Supplied records
────────────────────

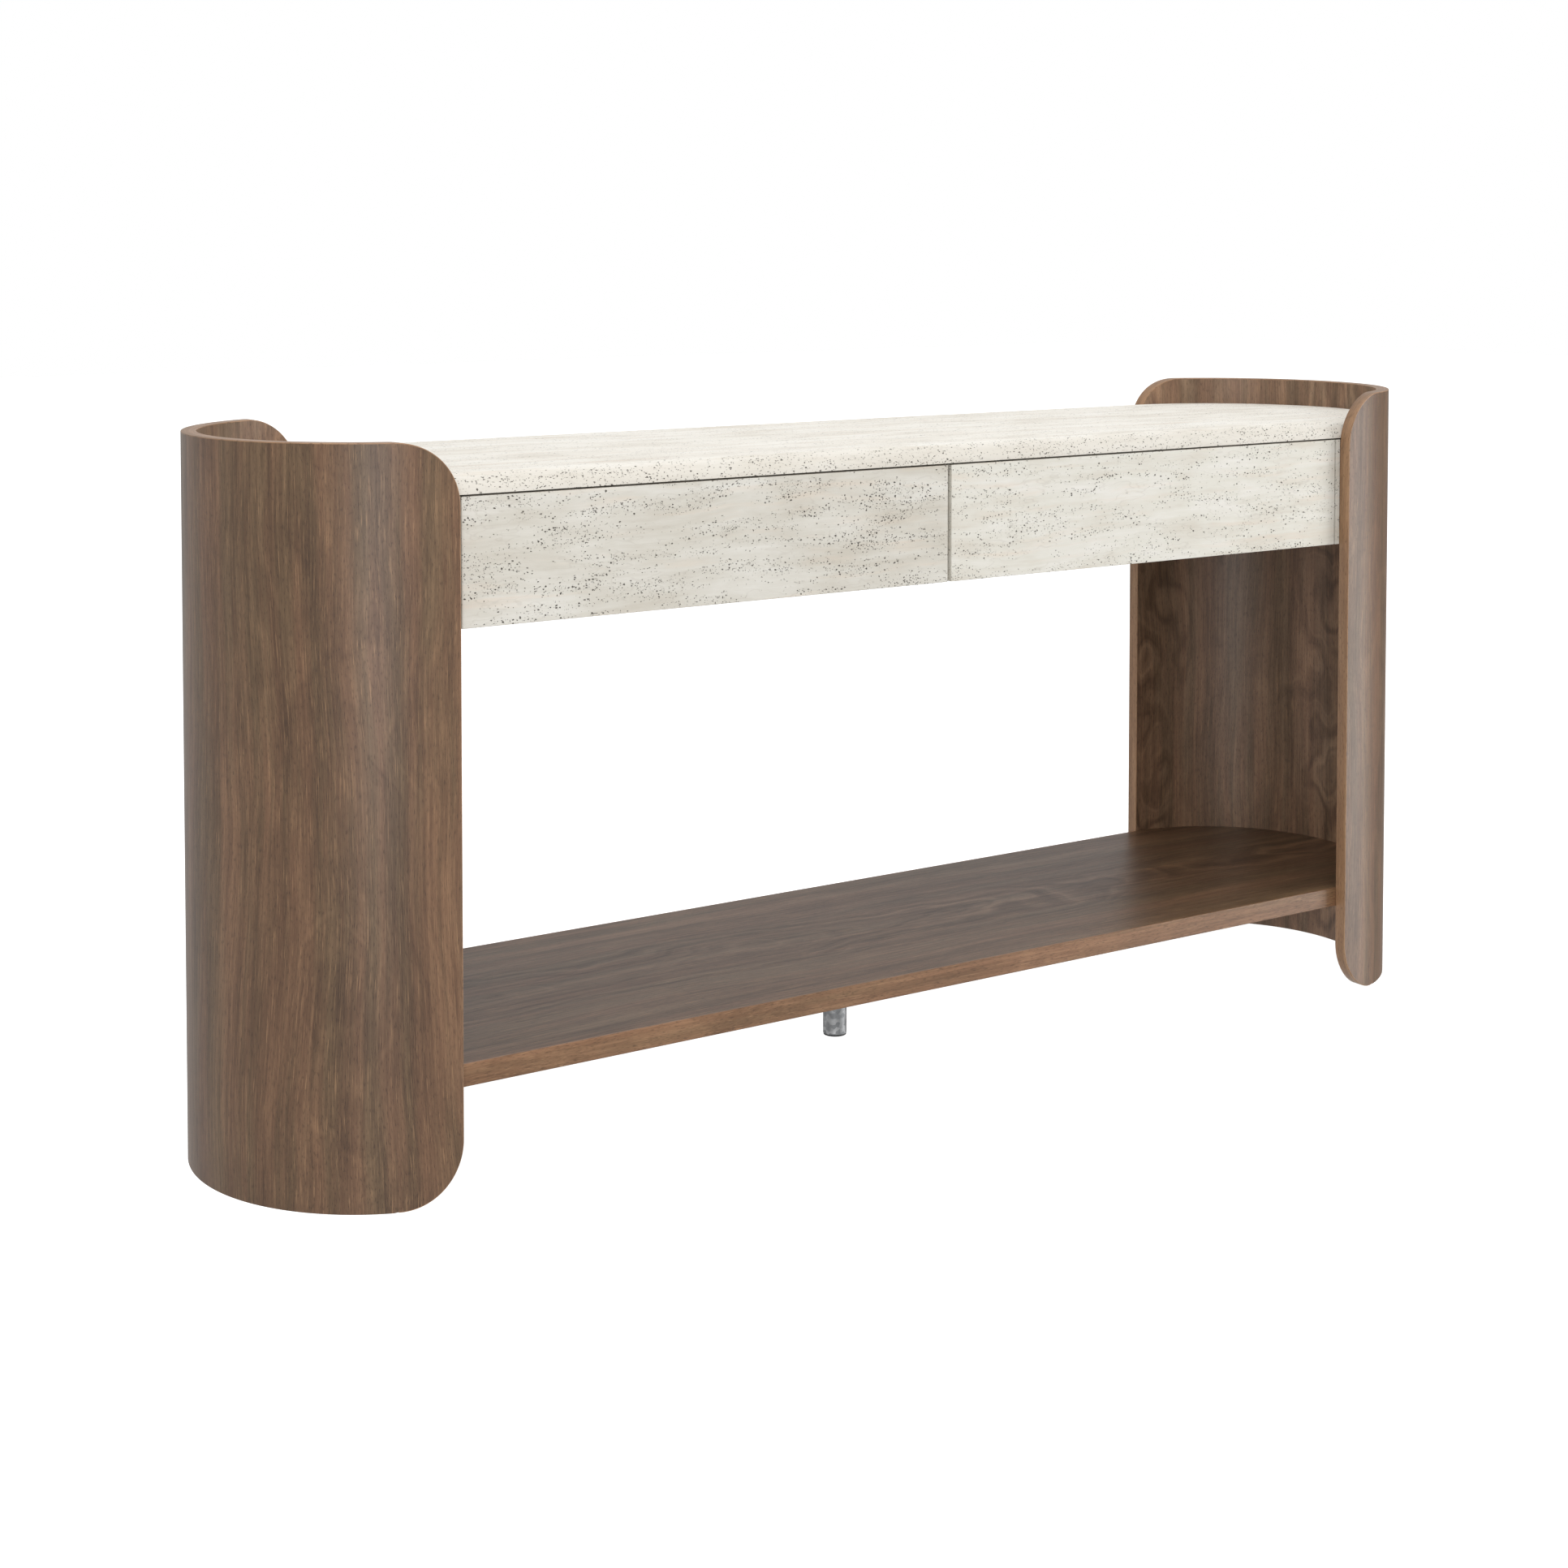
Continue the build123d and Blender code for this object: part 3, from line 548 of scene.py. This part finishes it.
def side_panel(name, side, shift):
    """The bent panel inside its edging: two developed faces and the band that joins them."""
    path = whole_path(EDGING_T)
    count = len(path)
    points, faces, maps = [], [], []
    grids = {}
    for face_at, radius in (("outer", OUTER_R), ("inner", INNER_R)):
        start = len(points)
        for station, front in path:
            x, y, _ = panel_point(station, radius, side, front)
            for step in range(END_STEPS + 1):
                z = station[3] + (station[2] - station[3]) * step / END_STEPS
                points.append((x, y, z))
        grids[face_at] = start

    def at(face_at, column, row):
        return grids[face_at] + column * (END_STEPS + 1) + row

    def lie(face_at, column, row):
        station, front = path[column]
        _, _, turn = panel_point(station, OUTER_R if face_at == "outer" else INNER_R, side, front)
        z = points[at(face_at, column, row)][2]
        leaf = 0 if face_at == "outer" else INNER_LEAF
        return LEAF_R * turn * side + shift + leaf, z + shift * LOG_STEP

    for face_at in ("outer", "inner"):
        outwards = (face_at == "outer") == (side > 0)
        for column in range(count - 1):
            for row in range(END_STEPS):
                ring = [(column + right, row + up)
                        for right, up in ((0, 0), (1, 0), (1, 1), (0, 1))]
                if not outwards:
                    ring.reverse()
                faces.append([at(face_at, c, r) for c, r in ring])
                maps.append([lie(face_at, c, r) for c, r in ring])
    rim = ([(c, END_STEPS) for c in range(count)]
           + [(count - 1, r) for r in range(END_STEPS - 1, -1, -1)]
           + [(c, 0) for c in range(count - 2, -1, -1)]
           + [(0, r) for r in range(1, END_STEPS)])
    for here, there in zip(rim, rim[1:] + rim[:1]):
        ring = [("outer", *here), ("outer", *there), ("inner", *there), ("inner", *here)]
        if side < 0:
            ring.reverse()
        faces.append([at(*corner) for corner in ring])
        maps.append([lie(*corner) for corner in ring])
    half = (len(faces) - len(rim)) // 2
    kinds = [0] * half + [1] * half + [0] * len(rim)
    return make_mesh(name, points, faces, maps, (walnut_outside, walnut_inside_painted_light), kinds)


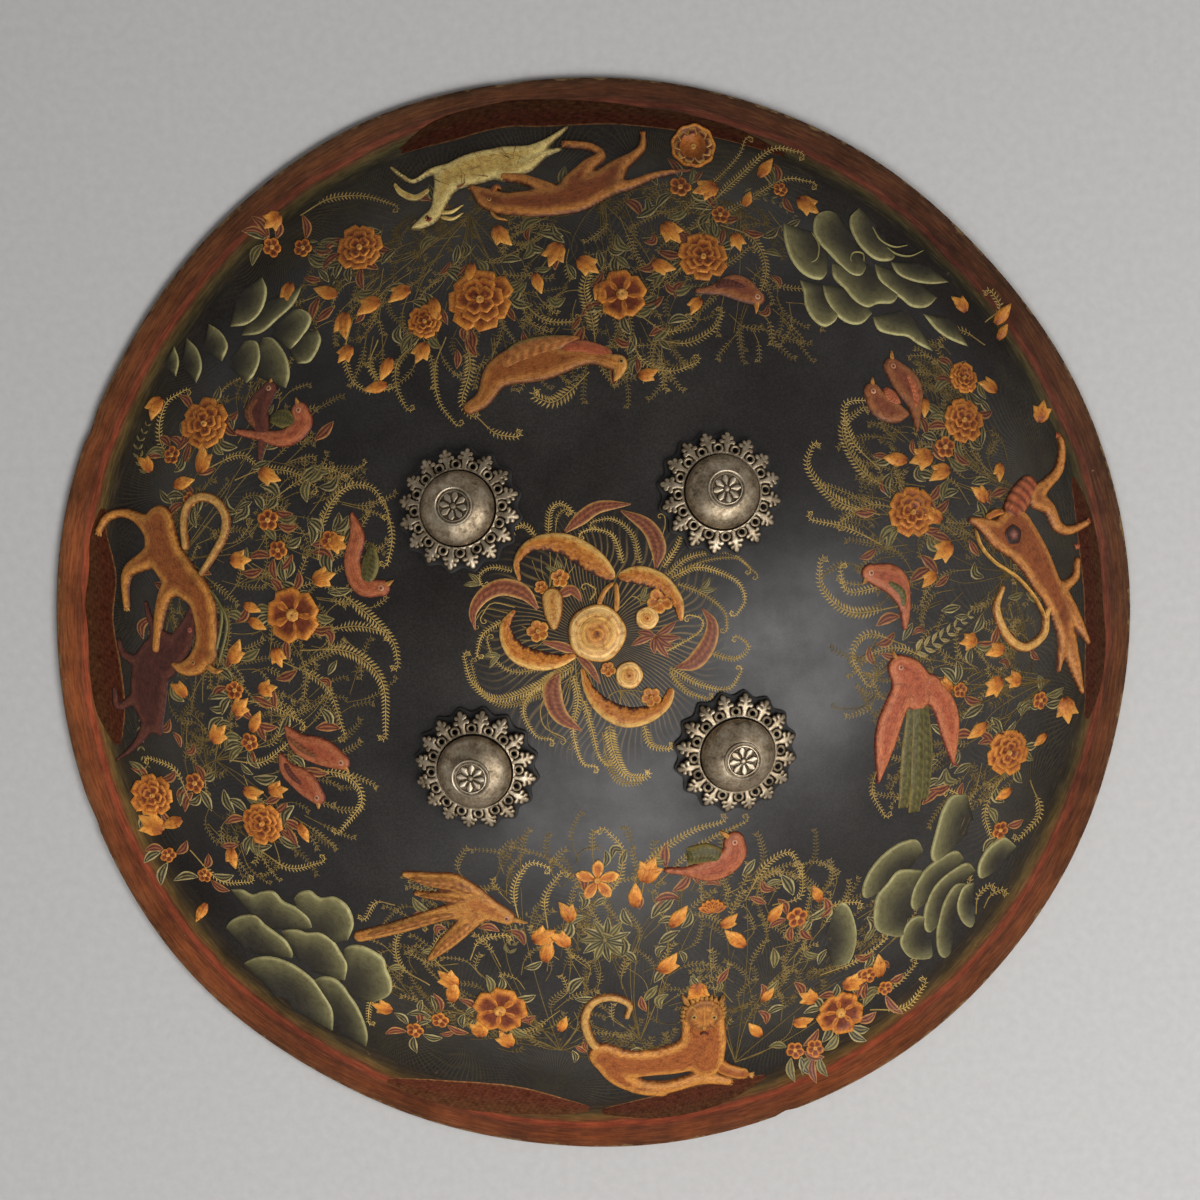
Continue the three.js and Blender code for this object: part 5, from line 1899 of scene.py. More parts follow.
# Fronds along the inner edge of each thicket, from foot to tip, and the side that each curls to
EDGE_FRONDS = {
    "top": [
        ([(415, 343), (397, 363), (397, 388), (406, 408)], 1, 2.6),
        ([(446, 337), (435, 368), (439, 401), (455, 424)], 1, 2.4),
        ([(466, 330), (470, 368), (462, 400), (470, 415)], 1, 3.8),
        ([(477, 417), (495, 433), (515, 437)], 1, 2.8),
        ([(589, 372), (571, 390), (553, 402), (537, 398)], -1, 4.6),
        ([(596, 352), (592, 318), (584, 290), (590, 268)], 1, 4.6),
        ([(629, 337), (645, 363), (671, 371), (696, 363)], 1, 2.8),
        ([(658, 340), (687, 343), (712, 330), (722, 314)], 1, 3.0),
        ([(638, 314), (667, 332), (689, 322)], 1, 2.6),
        ([(720, 225), (752, 238), (766, 268), (758, 300)], -1, 3.2),
        ([(352, 322), (345, 352), (352, 380), (368, 392)], 1, 2.8),
        ([(378, 340), (370, 365), (384, 388)], 1, 2.6),
        ([(300, 215), (330, 198), (365, 196), (395, 205)], -1, 2.8),
        ([(700, 215), (735, 180), (770, 150), (800, 152)], -1, 3.0),
        ([(690, 230), (740, 205), (782, 180), (812, 182)], -1, 3.0),
        ([(660, 235), (690, 205), (735, 160), (745, 140)], -1, 2.6),
        ([(705, 270), (730, 262), (748, 248)], -1, 2.6),
        ([(520, 300), (545, 320), (575, 322)], 1, 2.6),
    ],
    "left": [
        ([(318, 560), (325, 515), (345, 488), (372, 488), (388, 512)], -1, 3.2),
        ([(330, 585), (365, 612), (392, 640), (398, 664)], -1, 3.8),
        ([(300, 650), (350, 652), (382, 682), (386, 735)], -1, 4.2),
        ([(280, 660), (325, 685), (345, 735)], -1, 3.2),
        ([(320, 632), (355, 626), (385, 632)], -1, 3.4),
        ([(300, 770), (345, 775), (362, 800), (340, 832)], -1, 3.2),
        ([(260, 850), (290, 868), (322, 862)], 1, 2.6),
        ([(235, 480), (262, 470), (292, 472), (315, 486)], -1, 3.0),
        ([(272, 500), (300, 480), (325, 468), (350, 478)], -1, 3.0),
        ([(385, 500), (392, 535), (388, 562)], -1, 2.6),
        ([(180, 470), (160, 440), (165, 405), (185, 390)], -1, 3.0),
        ([(205, 470), (240, 455), (262, 470)], -1, 2.6),
        ([(230, 760), (262, 762), (290, 742)], 1, 2.8),
        ([(190, 800), (175, 770), (150, 758)], 1, 2.6),
        ([(240, 700), (270, 705), (302, 722)], -1, 2.8),
        ([(190, 850), (220, 880), (250, 882)], 1, 2.6),
    ],
    "bottom": [
        ([(520, 925), (514, 890), (528, 864), (546, 866)], -1, 2.8),
        ([(548, 930), (545, 898), (560, 874)], -1, 2.8),
        ([(600, 905), (618, 880), (622, 850), (606, 830)], 1, 2.8),
        ([(640, 900), (652, 860), (690, 832), (722, 822)], 1, 3.4),
        ([(655, 885), (700, 845), (745, 822)], 1, 2.6),
        ([(745, 900), (765, 866), (790, 852), (800, 872)], -1, 3.0),
        ([(772, 905), (800, 896), (802, 866)], 1, 2.6),
        ([(800, 930), (835, 905), (858, 902)], -1, 2.8),
        ([(820, 975), (858, 960), (885, 940)], 1, 2.8),
        ([(430, 985), (400, 965), (398, 935), (420, 925)], -1, 2.8),
        ([(452, 975), (432, 955), (440, 935)], -1, 2.4),
        ([(395, 905), (376, 902), (366, 918)], -1, 2.4),
        ([(470, 960), (480, 940), (505, 935)], -1, 2.6),
        ([(860, 1000), (895, 985), (915, 965)], 1, 2.8),
        ([(870, 1010), (905, 1008), (925, 985)], 1, 2.8),
        ([(560, 1010), (530, 1030), (505, 1030)], 1, 2.8),
        ([(395, 985), (372, 1000), (368, 1020)], 1, 2.6),
    ],
    "right": [
        ([(895, 492), (862, 470), (842, 430), (862, 408)], -1, 4.0),
        ([(880, 515), (836, 500), (808, 468), (812, 446)], -1, 3.8),
        ([(882, 545), (848, 528), (812, 520)], -1, 2.8),
        ([(905, 605), (852, 612), (822, 588), (820, 562)], -1, 3.8),
        ([(900, 580), (850, 592), (840, 570)], -1, 2.8),
        ([(905, 645), (868, 634), (852, 655), (866, 684)], 1, 3.0),
        ([(930, 660), (900, 648), (874, 652)], 1, 2.6),
        ([(880, 760), (872, 790), (884, 815)], 1, 2.4),
        ([(880, 470), (852, 440), (845, 405), (870, 400)], -1, 3.2),
        ([(905, 510), (870, 505), (840, 522)], 1, 2.6),
        ([(1000, 780), (985, 810), (990, 835)], 1, 3.0),
        ([(1030, 780), (1040, 812), (1020, 838)], -1, 3.0),
        ([(985, 345), (960, 330), (940, 340)], 1, 2.8),
        ([(985, 322), (1000, 308), (992, 292)], 1, 2.6),
        ([(966, 912), (962, 896), (970, 882)], 1, 2.6),
        ([(976, 914), (978, 896), (988, 886)], -1, 2.6),
        ([(984, 908), (990, 896), (1000, 890)], -1, 2.4),
        ([(960, 830), (968, 802), (950, 790)], 1, 2.6),
    ],
}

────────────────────

What this task involves
Look through the listing above. Pick out each line with "Continue" and copy it.

Written reply
Continue the build123d and Blender code for this object: part 3, from line 548 of scene.py. This part finishes it.
Continue the three.js and Blender code for this object: part 5, from line 1899 of scene.py. More parts follow.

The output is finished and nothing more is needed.